The task.
Output every line below without omitting or altering anything.

Collected material.
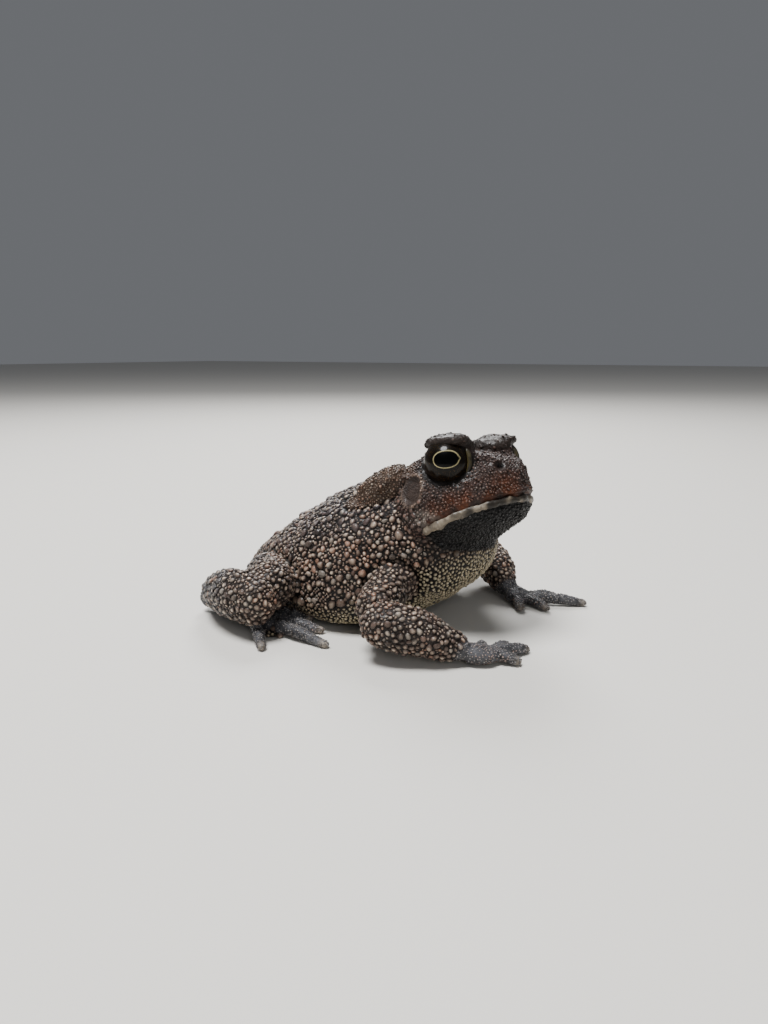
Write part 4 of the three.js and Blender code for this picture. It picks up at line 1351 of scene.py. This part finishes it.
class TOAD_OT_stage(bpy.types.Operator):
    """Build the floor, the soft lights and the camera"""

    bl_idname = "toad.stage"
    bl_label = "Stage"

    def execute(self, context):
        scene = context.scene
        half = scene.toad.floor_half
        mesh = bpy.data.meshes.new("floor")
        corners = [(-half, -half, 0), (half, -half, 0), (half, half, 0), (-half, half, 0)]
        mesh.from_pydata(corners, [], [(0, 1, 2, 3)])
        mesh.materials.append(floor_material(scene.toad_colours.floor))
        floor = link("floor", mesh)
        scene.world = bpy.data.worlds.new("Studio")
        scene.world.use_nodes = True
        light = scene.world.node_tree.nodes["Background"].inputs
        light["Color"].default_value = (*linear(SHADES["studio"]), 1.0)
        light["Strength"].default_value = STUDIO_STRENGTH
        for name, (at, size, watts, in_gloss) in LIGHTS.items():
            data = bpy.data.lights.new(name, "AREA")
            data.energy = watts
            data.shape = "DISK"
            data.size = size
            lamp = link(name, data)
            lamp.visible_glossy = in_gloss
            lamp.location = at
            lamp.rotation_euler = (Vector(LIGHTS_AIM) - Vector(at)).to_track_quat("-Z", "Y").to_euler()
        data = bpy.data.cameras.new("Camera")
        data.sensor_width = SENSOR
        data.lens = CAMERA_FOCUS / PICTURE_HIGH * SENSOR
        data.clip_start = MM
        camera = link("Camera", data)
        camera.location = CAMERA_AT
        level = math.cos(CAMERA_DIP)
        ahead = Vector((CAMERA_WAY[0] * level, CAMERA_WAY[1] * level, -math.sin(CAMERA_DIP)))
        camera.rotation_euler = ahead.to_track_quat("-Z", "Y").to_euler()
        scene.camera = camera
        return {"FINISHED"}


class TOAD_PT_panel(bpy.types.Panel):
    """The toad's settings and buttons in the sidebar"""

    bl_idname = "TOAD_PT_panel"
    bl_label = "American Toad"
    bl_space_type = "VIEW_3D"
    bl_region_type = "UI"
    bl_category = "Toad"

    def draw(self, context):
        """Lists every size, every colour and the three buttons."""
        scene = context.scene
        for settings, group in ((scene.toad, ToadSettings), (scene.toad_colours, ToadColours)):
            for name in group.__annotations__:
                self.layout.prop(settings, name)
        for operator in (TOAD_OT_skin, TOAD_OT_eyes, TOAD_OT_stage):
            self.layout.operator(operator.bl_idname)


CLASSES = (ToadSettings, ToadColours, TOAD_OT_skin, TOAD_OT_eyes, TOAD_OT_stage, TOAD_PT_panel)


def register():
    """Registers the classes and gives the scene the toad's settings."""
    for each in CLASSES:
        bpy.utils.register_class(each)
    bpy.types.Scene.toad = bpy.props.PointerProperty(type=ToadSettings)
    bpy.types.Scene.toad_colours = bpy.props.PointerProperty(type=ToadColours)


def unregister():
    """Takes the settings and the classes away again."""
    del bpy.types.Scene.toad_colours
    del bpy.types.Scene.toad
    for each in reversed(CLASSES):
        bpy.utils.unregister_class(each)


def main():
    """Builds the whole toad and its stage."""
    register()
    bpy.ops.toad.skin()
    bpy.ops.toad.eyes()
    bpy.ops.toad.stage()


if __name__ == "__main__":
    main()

The solution.
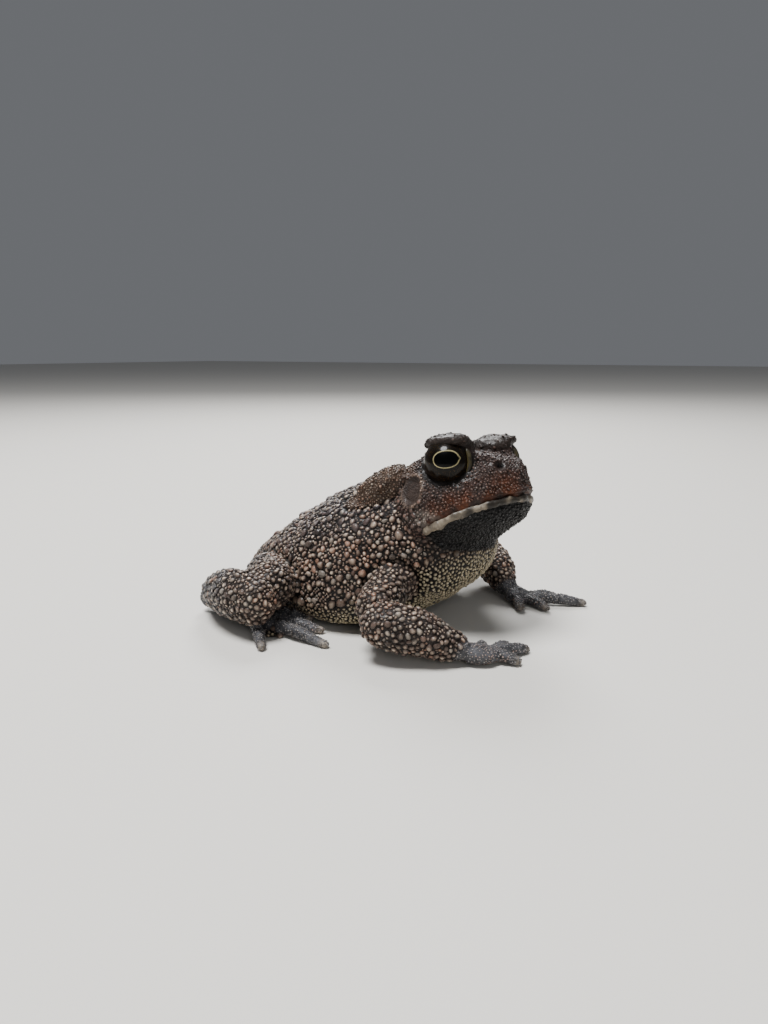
Write part 4 of the three.js and Blender code for this picture. It picks up at line 1351 of scene.py. This part finishes it.
class TOAD_OT_stage(bpy.types.Operator):
    """Build the floor, the soft lights and the camera"""

    bl_idname = "toad.stage"
    bl_label = "Stage"

    def execute(self, context):
        scene = context.scene
        half = scene.toad.floor_half
        mesh = bpy.data.meshes.new("floor")
        corners = [(-half, -half, 0), (half, -half, 0), (half, half, 0), (-half, half, 0)]
        mesh.from_pydata(corners, [], [(0, 1, 2, 3)])
        mesh.materials.append(floor_material(scene.toad_colours.floor))
        floor = link("floor", mesh)
        scene.world = bpy.data.worlds.new("Studio")
        scene.world.use_nodes = True
        light = scene.world.node_tree.nodes["Background"].inputs
        light["Color"].default_value = (*linear(SHADES["studio"]), 1.0)
        light["Strength"].default_value = STUDIO_STRENGTH
        for name, (at, size, watts, in_gloss) in LIGHTS.items():
            data = bpy.data.lights.new(name, "AREA")
            data.energy = watts
            data.shape = "DISK"
            data.size = size
            lamp = link(name, data)
            lamp.visible_glossy = in_gloss
            lamp.location = at
            lamp.rotation_euler = (Vector(LIGHTS_AIM) - Vector(at)).to_track_quat("-Z", "Y").to_euler()
        data = bpy.data.cameras.new("Camera")
        data.sensor_width = SENSOR
        data.lens = CAMERA_FOCUS / PICTURE_HIGH * SENSOR
        data.clip_start = MM
        camera = link("Camera", data)
        camera.location = CAMERA_AT
        level = math.cos(CAMERA_DIP)
        ahead = Vector((CAMERA_WAY[0] * level, CAMERA_WAY[1] * level, -math.sin(CAMERA_DIP)))
        camera.rotation_euler = ahead.to_track_quat("-Z", "Y").to_euler()
        scene.camera = camera
        return {"FINISHED"}


class TOAD_PT_panel(bpy.types.Panel):
    """The toad's settings and buttons in the sidebar"""

    bl_idname = "TOAD_PT_panel"
    bl_label = "American Toad"
    bl_space_type = "VIEW_3D"
    bl_region_type = "UI"
    bl_category = "Toad"

    def draw(self, context):
        """Lists every size, every colour and the three buttons."""
        scene = context.scene
        for settings, group in ((scene.toad, ToadSettings), (scene.toad_colours, ToadColours)):
            for name in group.__annotations__:
                self.layout.prop(settings, name)
        for operator in (TOAD_OT_skin, TOAD_OT_eyes, TOAD_OT_stage):
            self.layout.operator(operator.bl_idname)


CLASSES = (ToadSettings, ToadColours, TOAD_OT_skin, TOAD_OT_eyes, TOAD_OT_stage, TOAD_PT_panel)


def register():
    """Registers the classes and gives the scene the toad's settings."""
    for each in CLASSES:
        bpy.utils.register_class(each)
    bpy.types.Scene.toad = bpy.props.PointerProperty(type=ToadSettings)
    bpy.types.Scene.toad_colours = bpy.props.PointerProperty(type=ToadColours)


def unregister():
    """Takes the settings and the classes away again."""
    del bpy.types.Scene.toad_colours
    del bpy.types.Scene.toad
    for each in reversed(CLASSES):
        bpy.utils.unregister_class(each)


def main():
    """Builds the whole toad and its stage."""
    register()
    bpy.ops.toad.skin()
    bpy.ops.toad.eyes()
    bpy.ops.toad.stage()


if __name__ == "__main__":
    main()